▶ [Task instructions]: Only the lines from the one containing "add_crown(leaves)" through the one containing "JOIN = 0.0005" are wanted. Give them again exactly, both ends included.

══ Supplied information

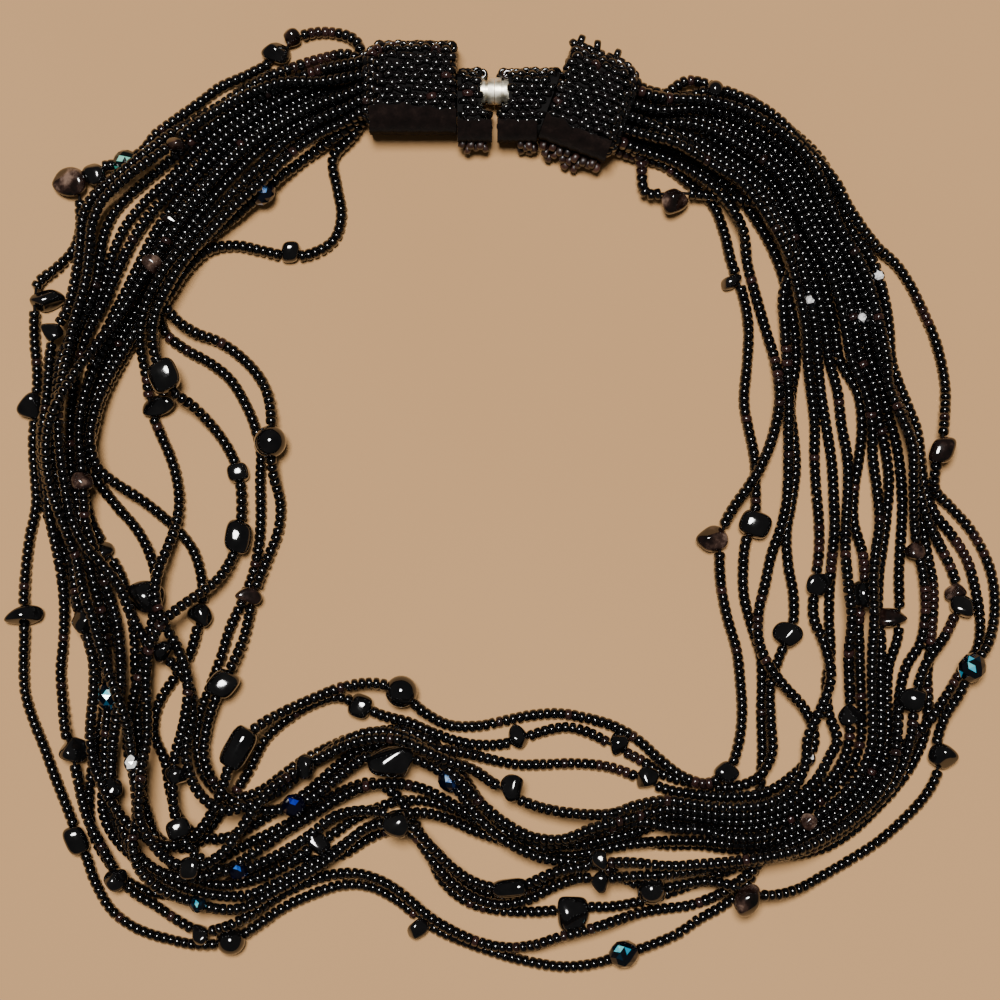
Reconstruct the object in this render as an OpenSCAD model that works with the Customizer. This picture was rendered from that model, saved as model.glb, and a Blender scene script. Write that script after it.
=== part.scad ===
/* [Strands] */
// Diameter of the seed beads, and so of each strand
seed_d = 2.1; // [1.6:0.1:2.3]
// Diameter of the thread inside the larger beads
thread_d = 0.6; // [0.4:0.1:0.7]
// Diameter of the hole drilled through each larger bead
bore_d = 1; // [0.9:0.1:1.2]
// Gap kept between neighbouring pieces
gap = 0.15; // [0.1:0.05:0.3]
// Longest straight stretch of a strand
ring_step = 9.5; // [8.5:0.5:12]
// Steepest climb of a strand over what it crosses, as height over length
climb = 0.55; // [0.45:0.05:0.8]

/* [End caps] */
// Height of the two woven end caps
cap_h = 11.4; // [11.4:0.1:12.4]
// Width of the left end cap
left_cap_w = 16.8; // [16.8:0.2:18]
// Width of the right end cap
right_cap_w = 18.4; // [18:0.2:20]
// Length of the left end cap
left_cap_l = 16; // [12:0.5:17]
// Length of the right end cap
right_cap_l = 13; // [10:0.5:14]
// Wall of the end caps around the ends of the strands
weave_t = 1.6; // [1.4:0.1:1.6]

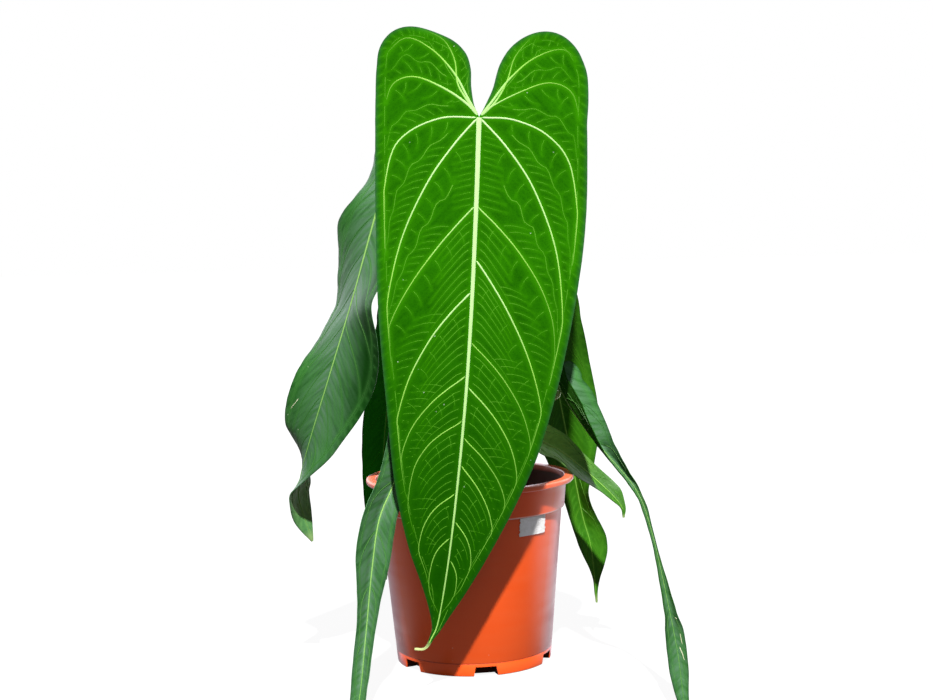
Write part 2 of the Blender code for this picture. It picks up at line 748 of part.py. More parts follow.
def right_back_leaf():
    width = (
        (0, 34), (0.12, 37), (0.3, 37), (0.4, 34), (0.5, 27), (0.6, 19), (0.67, 15), (0.74, 16), (0.8, 18),
        (0.85, 15), (0.9, 8), (0.95, 3), (1, 1),
    )
    return Leaf(
        name="right_back",
        colour=BLADE_COLOUR,
        spine=((75, 40, 368), (86, 60, 280), (99, 73, 206), (113, 74, 125), (121, 68, 90), (125, 58, 35)),
        stalk_at=50,
        turn=((0, -10), (0.4, -5), (0.6, 10), (0.67, 26), (0.75, 8), (0.84, -20), (1, -10)),
        fold=((0, 12), (0.4, 15), (0.6, 34), (0.67, 38), (0.75, 28), (0.84, 12), (1, 15)),
        curl=-14,
        left=(
            (0, 34), (0.12, 37), (0.3, 36), (0.4, 32), (0.5, 25), (0.6, 17), (0.72, 14), (0.8, 14), (0.85, 9),
            (0.9, 2.5), (0.95, 1.5), (1, 1),
        ),
        right=width,
        left_lobe=lobe(34, 42),
        right_lobe=lobe(34, 42),
        left_veins=side_veins(width, 291, 42, 7),
        right_veins=side_veins(width, 291, 42, 7),
        wave=1.6,
        wave_length=85,
        stalk=((16, 28, 210), (44, 58, 275), (66, 70, 300)),
        socket_deg=64,
    )


def right_long_leaf():
    width = (
        (0, 17), (0.08, 19), (0.2, 16), (0.28, 12), (0.34, 6), (0.38, 3), (0.5, 3), (0.57, 4), (0.63, 6.5),
        (0.7, 9.5), (0.77, 10.5), (0.82, 10), (0.88, 7), (0.94, 4), (1, 1),
    )
    return Leaf(
        name="right_long",
        colour=BLADE_COLOUR,
        spine=(
            (82, -15, 295), (89, -40, 260), (116, -72, 216), (148, -103, 176), (160, -120, 140),
            (168, -138, 95), (175, -163, 44), (175, -200, 11), (175, -240, 7),
        ),
        stalk_at=36,
        turn=((0, -60), (0.16, -60), (0.25, -42), (0.31, -20), (0.38, -5), (0.65, 0), (1, 0)),
        fold=(
            (0, 50), (0.1, 60), (0.25, 66), (0.38, 79), (0.44, 81), (0.56, 76), (0.69, 63), (0.75, 38),
            (0.82, 26), (1, 18),
        ),
        curl=-6,
        left=width,
        right=(
            (0, 22), (0.06, 25), (0.12, 22), (0.2, 16), (0.28, 11.5), (0.34, 5), (0.38, 3), (0.5, 1.5),
            (0.57, 3), (0.63, 6), (0.7, 9.5), (0.76, 8.5), (0.82, 7), (0.88, 4.5), (0.94, 3), (1, 1),
        ),
        left_lobe=lobe(18, 26),
        right_lobe=lobe(23, 26),
        left_veins=side_veins(width, 378, 26, 6),
        right_veins=side_veins(width, 378, 26, 6),
        wave=0.8,
        wave_length=80,
        stalk=((30, -14, 190), (55, -20, 228), (70, -26, 248)),
        socket_deg=321.5,
    )


def right_young_leaf():
    width = ((0, 15), (0.2, 19), (0.3, 16), (0.45, 12), (0.6, 11), (0.75, 11), (0.85, 9), (0.93, 3), (1, 1))
    return Leaf(
        name="right_young",
        colour=YOUNG_BLADE_COLOUR,
        spine=((42, 10, 235), (71, 9, 207), (90, 7, 196), (122, 0, 169), (144, -7, 146), (147, -9, 133)),
        stalk_at=24,
        turn=((0, -30), (0.7, -30), (1, -20)),
        fold=((0, 22), (0.5, 26), (1, 24)),
        curl=-12,
        left=(
            (0, 15), (0.2, 19), (0.32, 15), (0.45, 18), (0.55, 17), (0.65, 13), (0.75, 8), (0.85, 5),
            (0.93, 1.5), (1, 1),
        ),
        right=width,
        left_lobe=lobe(17, 18),
        right_lobe=lobe(17, 18),
        left_veins=side_veins(width, 132, 18, 5),
        right_veins=side_veins(width, 132, 18, 5),
        wave=0.8,
        wave_length=60,
        stalk=((24, 6, 182), (38, 10, 196)),
        socket_deg=13,
    )


def main():
    for obj in list(bpy.data.objects):
        bpy.data.objects.remove(obj)
    leaves = [
        front_leaf(),
        left_leaf(),
        front_left_leaf(),
        back_left_leaf(),
        right_back_leaf(),
        right_long_leaf(),
        right_young_leaf(),
    ]
    add_pot()
    add_label()
    add_potting_mix()
    add_crown(leaves)
    for leaf in leaves:
        add_blade(leaf)
        add_stalk(leaf)


main()
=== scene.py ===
"""A queen anthurium in its nursery pot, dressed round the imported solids.

Lengths are in millimetres and become metres where a mesh is finished. +Z is up, the viewer stands at -Y,
and the origin lies under the middle of the pot's foot.
"""

import bisect
import math
import random
from typing import NamedTuple

import bmesh
import bpy
import numpy as np
from mathutils import Matrix, Vector, kdtree, noise


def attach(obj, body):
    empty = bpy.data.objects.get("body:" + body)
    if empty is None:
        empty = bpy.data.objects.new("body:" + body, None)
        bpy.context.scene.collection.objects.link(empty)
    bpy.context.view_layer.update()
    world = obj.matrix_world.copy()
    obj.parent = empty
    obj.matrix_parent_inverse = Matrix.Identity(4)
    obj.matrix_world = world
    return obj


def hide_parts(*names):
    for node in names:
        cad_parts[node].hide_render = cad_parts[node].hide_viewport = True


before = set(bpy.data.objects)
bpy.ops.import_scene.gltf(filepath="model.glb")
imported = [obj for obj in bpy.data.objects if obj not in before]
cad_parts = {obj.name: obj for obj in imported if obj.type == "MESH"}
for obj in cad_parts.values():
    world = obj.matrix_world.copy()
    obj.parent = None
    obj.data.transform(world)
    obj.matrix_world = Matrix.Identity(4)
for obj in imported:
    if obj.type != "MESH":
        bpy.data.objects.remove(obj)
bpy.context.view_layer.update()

MM = 0.001
GAP = 0.3
IMAGE_WIDTH = 933
SHADER = "Principled BSDF"
JOIN = 0.0005

# Camera, at the photograph's place
CAMERA_AT = (0, -1.43, 0.388)
CAMERA_DOWN_DEG = 3.6
CAMERA_ROLL_DEG = -1.5
CAMERA_FOCAL_PX = 1490
SENSOR_WIDTH = 36

# Light
KEY_WAY = (0.03, -0.56, 0.83)
KEY_SOFT_DEG = 2
KEY_STRENGTH = 8.8
KEY_COLOUR = (1, 0.985, 0.96)
BACK_WAY = (0.5, 0.75, 0.45)
BACK_SOFT_DEG = 40
BACK_STRENGTH = 0.4
BACK_COLOUR = (0.97, 0.98, 1)
SKY_FILL = 0.36
SKY_COLOUR = (0.92, 0.94, 1.06)
WALLS_MIRRORED = 3.0
ROOM_MIRRORED = 0.05
FLOOR_SIZE = 60
FLOOR_DROP = 0.0003
FLOOR_GLOW = 0.93
FLOOR_COLOUR = 0.08
FLOOR_MIRRORED = 1.8

# Pot
POT_HEIGHT = 177
LIP_RADIUS = 100
LIP_WIDTH = 9
LIP_DEPTH = 5
COLLAR_TOP_RADIUS = 92.8
COLLAR_FOOT_RADIUS = 90.6
COLLAR_FOOT_Z = 147
BODY_TOP_RADIUS = 88
SEAM_RADIUS = 75.5
SEAM_Z = 12
FOOT_RADIUS = 74.5
WALL = 2.4
FLOOR = 3
FLOOR_RING_INNER = 58
POT_SIDES = 160
NOTCHES = 6
NOTCH_FIRST_DEG = 8
NOTCH_WIDTH = 28
NOTCH_THROAT = 21
NOTCH_HEIGHT = 9
NOTCH_DEPTH = 12
NOTCH_TAPER = 0.25
NOTCH_PAST_WALL = 6
NOTCH_BELOW_FOOT = 5
SEAM_DEPTH = 0.25
SHADE_STAIN_DEPTH = 1.2
SHADE_STAIN_BELOW_TOP = 4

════

▶ [Response]:
    add_crown(leaves)
    for leaf in leaves:
        add_blade(leaf)
        add_stalk(leaf)


main()
=== scene.py ===
"""A queen anthurium in its nursery pot, dressed round the imported solids.

Lengths are in millimetres and become metres where a mesh is finished. +Z is up, the viewer stands at -Y,
and the origin lies under the middle of the pot's foot.
"""

import bisect
import math
import random
from typing import NamedTuple

import bmesh
import bpy
import numpy as np
from mathutils import Matrix, Vector, kdtree, noise


def attach(obj, body):
    empty = bpy.data.objects.get("body:" + body)
    if empty is None:
        empty = bpy.data.objects.new("body:" + body, None)
        bpy.context.scene.collection.objects.link(empty)
    bpy.context.view_layer.update()
    world = obj.matrix_world.copy()
    obj.parent = empty
    obj.matrix_parent_inverse = Matrix.Identity(4)
    obj.matrix_world = world
    return obj


def hide_parts(*names):
    for node in names:
        cad_parts[node].hide_render = cad_parts[node].hide_viewport = True


before = set(bpy.data.objects)
bpy.ops.import_scene.gltf(filepath="model.glb")
imported = [obj for obj in bpy.data.objects if obj not in before]
cad_parts = {obj.name: obj for obj in imported if obj.type == "MESH"}
for obj in cad_parts.values():
    world = obj.matrix_world.copy()
    obj.parent = None
    obj.data.transform(world)
    obj.matrix_world = Matrix.Identity(4)
for obj in imported:
    if obj.type != "MESH":
        bpy.data.objects.remove(obj)
bpy.context.view_layer.update()

MM = 0.001
GAP = 0.3
IMAGE_WIDTH = 933
SHADER = "Principled BSDF"
JOIN = 0.0005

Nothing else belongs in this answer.